**Directive**
Where a line holds the string "manifold", return that line.
-- START OF Supplied data --
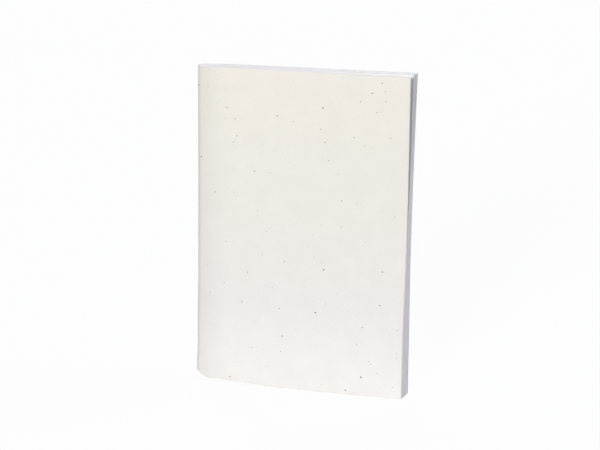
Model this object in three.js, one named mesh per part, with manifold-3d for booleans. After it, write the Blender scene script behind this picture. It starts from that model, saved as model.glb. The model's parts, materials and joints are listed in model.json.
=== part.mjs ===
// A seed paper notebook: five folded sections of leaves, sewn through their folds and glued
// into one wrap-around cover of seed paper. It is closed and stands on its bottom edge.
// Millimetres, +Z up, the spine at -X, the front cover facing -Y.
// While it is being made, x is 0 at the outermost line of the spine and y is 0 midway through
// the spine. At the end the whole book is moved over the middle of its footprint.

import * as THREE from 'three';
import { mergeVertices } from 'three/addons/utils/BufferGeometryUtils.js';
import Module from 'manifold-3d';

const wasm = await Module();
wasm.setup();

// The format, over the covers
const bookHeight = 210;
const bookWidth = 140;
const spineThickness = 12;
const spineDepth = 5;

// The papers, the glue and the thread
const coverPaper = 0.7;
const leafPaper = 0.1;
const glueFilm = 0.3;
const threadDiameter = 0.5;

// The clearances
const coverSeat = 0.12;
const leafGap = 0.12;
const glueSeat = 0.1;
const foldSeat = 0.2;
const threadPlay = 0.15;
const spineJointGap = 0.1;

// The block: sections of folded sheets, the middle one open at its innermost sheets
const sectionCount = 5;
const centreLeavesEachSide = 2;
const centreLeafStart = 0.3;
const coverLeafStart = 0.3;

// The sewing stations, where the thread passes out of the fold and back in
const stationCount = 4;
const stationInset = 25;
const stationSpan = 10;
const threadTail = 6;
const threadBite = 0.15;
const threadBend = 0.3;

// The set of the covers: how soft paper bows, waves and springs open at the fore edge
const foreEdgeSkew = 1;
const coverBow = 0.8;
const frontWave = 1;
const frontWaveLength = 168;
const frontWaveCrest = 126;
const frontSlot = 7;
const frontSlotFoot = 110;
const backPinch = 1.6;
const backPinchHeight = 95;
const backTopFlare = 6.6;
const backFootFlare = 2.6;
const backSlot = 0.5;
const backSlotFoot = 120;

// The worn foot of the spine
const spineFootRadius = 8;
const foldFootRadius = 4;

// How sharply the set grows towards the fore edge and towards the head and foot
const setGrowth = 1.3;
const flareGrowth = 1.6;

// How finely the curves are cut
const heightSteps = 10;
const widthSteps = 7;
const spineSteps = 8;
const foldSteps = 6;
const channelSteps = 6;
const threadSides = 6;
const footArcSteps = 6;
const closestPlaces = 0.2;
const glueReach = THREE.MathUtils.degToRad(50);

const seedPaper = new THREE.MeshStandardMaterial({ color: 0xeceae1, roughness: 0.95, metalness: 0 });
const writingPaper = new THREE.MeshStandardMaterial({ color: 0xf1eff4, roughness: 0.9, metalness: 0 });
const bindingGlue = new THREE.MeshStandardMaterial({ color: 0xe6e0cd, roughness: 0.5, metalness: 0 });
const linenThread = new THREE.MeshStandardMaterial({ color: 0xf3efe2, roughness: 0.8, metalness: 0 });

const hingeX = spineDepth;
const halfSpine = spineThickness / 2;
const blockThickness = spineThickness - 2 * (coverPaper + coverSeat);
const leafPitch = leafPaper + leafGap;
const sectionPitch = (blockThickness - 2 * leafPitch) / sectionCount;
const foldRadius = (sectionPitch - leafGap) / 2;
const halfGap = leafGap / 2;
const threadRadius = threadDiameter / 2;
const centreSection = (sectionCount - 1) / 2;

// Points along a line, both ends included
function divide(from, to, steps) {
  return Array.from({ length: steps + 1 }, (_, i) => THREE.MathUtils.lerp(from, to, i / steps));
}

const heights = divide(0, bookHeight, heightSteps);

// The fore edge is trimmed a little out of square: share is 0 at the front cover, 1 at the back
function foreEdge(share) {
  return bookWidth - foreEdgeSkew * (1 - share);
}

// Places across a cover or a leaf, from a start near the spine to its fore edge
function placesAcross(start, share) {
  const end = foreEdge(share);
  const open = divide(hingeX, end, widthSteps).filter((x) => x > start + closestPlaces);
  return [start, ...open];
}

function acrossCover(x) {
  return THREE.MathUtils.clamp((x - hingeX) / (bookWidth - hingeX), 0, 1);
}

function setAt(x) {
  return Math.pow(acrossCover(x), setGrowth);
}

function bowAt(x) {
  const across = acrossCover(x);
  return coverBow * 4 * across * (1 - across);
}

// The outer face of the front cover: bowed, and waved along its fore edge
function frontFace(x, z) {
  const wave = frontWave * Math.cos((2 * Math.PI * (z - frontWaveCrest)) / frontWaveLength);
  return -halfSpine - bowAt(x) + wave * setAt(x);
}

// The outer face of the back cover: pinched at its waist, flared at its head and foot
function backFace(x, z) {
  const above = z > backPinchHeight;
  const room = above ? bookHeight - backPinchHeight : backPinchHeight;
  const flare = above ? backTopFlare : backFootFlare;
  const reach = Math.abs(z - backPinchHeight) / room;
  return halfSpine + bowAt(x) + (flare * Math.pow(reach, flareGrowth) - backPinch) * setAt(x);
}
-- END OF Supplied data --
**Exercise response**
Model this object in three.js, one named mesh per part, with manifold-3d for booleans. After it, write the Blender scene script behind this picture. It starts from that model, saved as model.glb. The model's parts, materials and joints are listed in model.json.
import Module from 'manifold-3d';